As an additional example, let us reconsider the data set {21, 42, 5, 11, 30, 50, 28, 27, 24, 52}. A frequency table for this data set is:
Value Talley Freq. RelFreq CumFreq
------ ------ ----- -------- -------
5 / 1 10% 10%
11 / 1 10% 20
21 / 1 10% 30%
24 / 1 10% 40%
27 / 1 10% 50%
28 / 1 10% 60%
30 / 1 10% 70%
42 / 1 10% 80%
50 / 1 10% 90%
52 / 1 10% 100%
------------------------------------------
TOTAL 10 100% --
Because of the small size of the sample, this frequency table is not particularly useful. For it to become more useful, data must be grouped into class intervals.
It is often difficult to learn much by looking at a frequency listing of values when the dataset is small so that each value in the data set appears only once or twice. To address this problem, we condense the data into class interval groupings.
There are no hard-and-fast rules for determining appropriate class intervals. Nevertheless, here are some rules-of-thumb by which to begin:
(A) Decide on an appropriate number of class-interval groupings: The optimum number of class groupings will depend on the range of values and the size of the data set. In general, large data sets can support a large number of class groupings and small data sets can support fewer. Deciding on a suitable number of class-intervals may require some trial and error. To start, try class-intervals that are of equal and convenient length (e.g., 10-year age intervals) or have substantive meaning (e.g., hypotensive / normotensive / borderline hypertensive / hypertensive). Normally, 4 to 12 class-intervals is usually sufficient.

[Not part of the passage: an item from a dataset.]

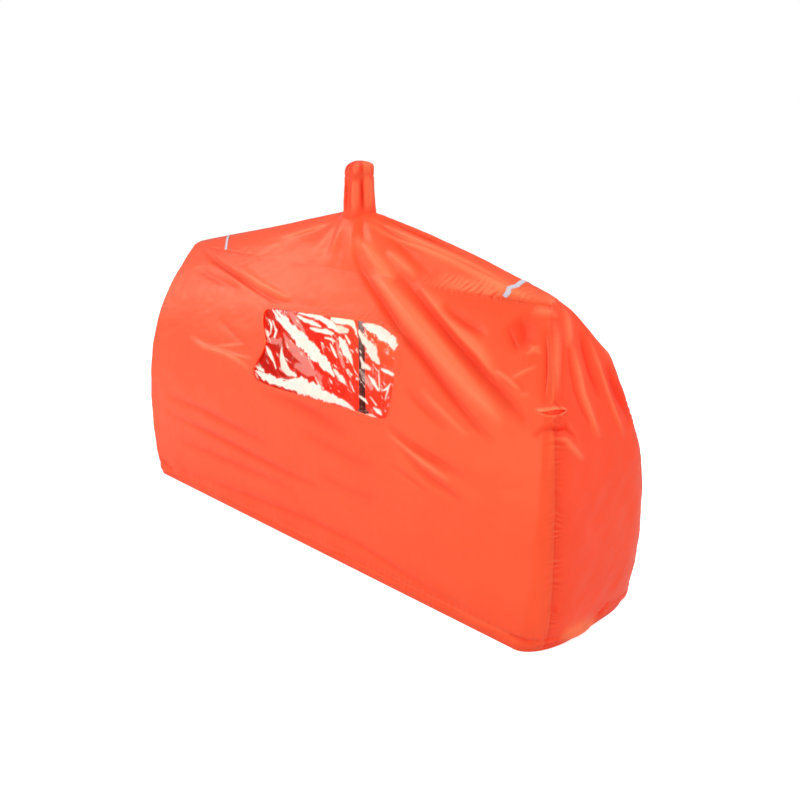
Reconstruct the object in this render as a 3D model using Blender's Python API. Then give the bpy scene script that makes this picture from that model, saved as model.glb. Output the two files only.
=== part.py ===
"""Two-person group shelter: a coated-cloth skin sewn from separate panels, drawn in round its hem,
with a clear window and a chimney vent, held up from inside by three telescopic poles.
Metres, +Z up. The origin is on the ground at the centre of the plan; X runs along the length
and -Y is the side with the window."""
import math

import bmesh
import bpy
import numpy as np
from mathutils import Vector
from mathutils.bvhtree import BVHTree

# Clearances and sheet thicknesses
GAP = 0.0003
SEWN_GAP = 0.0007
CLOTH = 0.0014
TAPE = 0.0009
FILM = 0.0008

# Plan and height of the skin
BASE_LENGTH = 1.456
BASE_WIDTH = 0.373
SEAM_HEIGHT = 0.674
RIDGE_LEFT = 0.674
RIDGE_RIGHT = 0.598
ROOF_HALF_WIDTH = 0.027
CORNER_LONG = 0.062
CORNER_DEEP = 0.128
TOP_CORNER = 0.012
END_BELLY = 0.021
SIDE_BELLY = 0.003
SEAM_BOW = 0.043
SEAM_LIFT = 0.011
RIDGE_RISE = 0.009
SEAM_FACING = (0.8, 0.9, 0.7)

# Shape of the walls: how late they lean in, and how quickly they swell above the hem
LEAN_POWER = 3.4
BOW_POWER = 5.0
SWELL_POWER = 14.0
CLOSE_POWER = 3.0
RIDGE_ARCH = 1.10
RIDGE_SKEW = 0.15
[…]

(B) Determine the class interval width. This can be determined with the formula:
Class-interval width = (maximum value - minimum value) / (no. of desired class groupings)
For example, to create 8 class groupings for a data set with a maximum of 19 and minimum of 3, the class interval width = (19 - 3) / 8 = 2.
(C) Set endpoint conventions. If an observation falls on the boundary between two class intervals, we need know in which class interval it will be counted. The two choices are to: (a) include the left boundary and exclude the right boundary or (b) include the right boundary and exclude the left boundary. When faced with this choice, we will use the option "a". For example, when consideration a two unit interval of 2 to 4, we will exclude the right boundary of 4, so that the interval is between 2 (inclusive) up to 4 (exclusive).
(D) Tabulate the data: Once boundaries are established, the data are counted in the usual way.
A frequency table for the small data set {21, 42, 5, 11, 30, 50, 28, 27, 24, 52} with 15-year age class-interval grouping can now e shown:
Range Tally Freq. RelFreq CumFreq
------ ------ ----- -------- -------
0-14 // 2 20% 20%
15-29 //// 4 40% 60%
30-44 // 2 20% 80%
45-54 // 2 20% 100%
------------------------------------------
TOTAL 10 100% --
SPSS: To group data in SPSS, click on Transform | Recode | Into Different Variable. This will allow you to set up ranges to serve as class intervals. After recoding the data to these new class intervals (ranges), a Statistics | Summarize | Frequencies command can be directed against the newly recoded variable.
At times we might want to use nonuniform class-intervals when describing frequencies. For example, we may want to look at age distribution of children with ages grouped as preschool (2-4 years), elementary school (5-11-years), middle-school (12-13-years), and highschool (14-19-years). The data from Table 1 can now be displayed as follows:
AGEGRP | Freq RelFreq CumFreq
-----------+-----------------------
PRESCHOOL | 11 1.7% 1.7%
ELEMENTARY | 469 71.7% 73.4%
MIDDLE | 100 15.3% 88.7%
HIGH | 74 11.3% 100.0%
------------+-----------------------
Total | 654 100.0%
The investigator may choose to graphically review frequencies in the form of a histogram. Histograms are bar charts that display frequencies or relative frequencies in the form of contiguous (touching) bars. A histogram of the age distribution data (before it was condensed into class intervals) is shown in the figure to the right:
SPSS: To create a histogram, click on Graphs | Histogram. To create a frequency polygon with SPSS, click on Graphs | Line | Define, and then select the variable you want to graph in the Category Axis dialogue box. (The line will represent the number of cases, by default.)
n - sample size
fi = frequency, value or interval i
pi = relative frequency, value or interval i
ci = cumulative frequency, value or interval i
Cumulative frequency: the accumulation of relative frequencies up to and including the rank-ordered value or class.
Frequency: the number of times a particular item occurs.
Histogram: a bar graph of frequencies or relative frequencies in which bars touch.
Relative frequency: frequencies expressed as a percentage of the total.
Stem-and-leaf plot: a histogram-like display of raw values in a data set.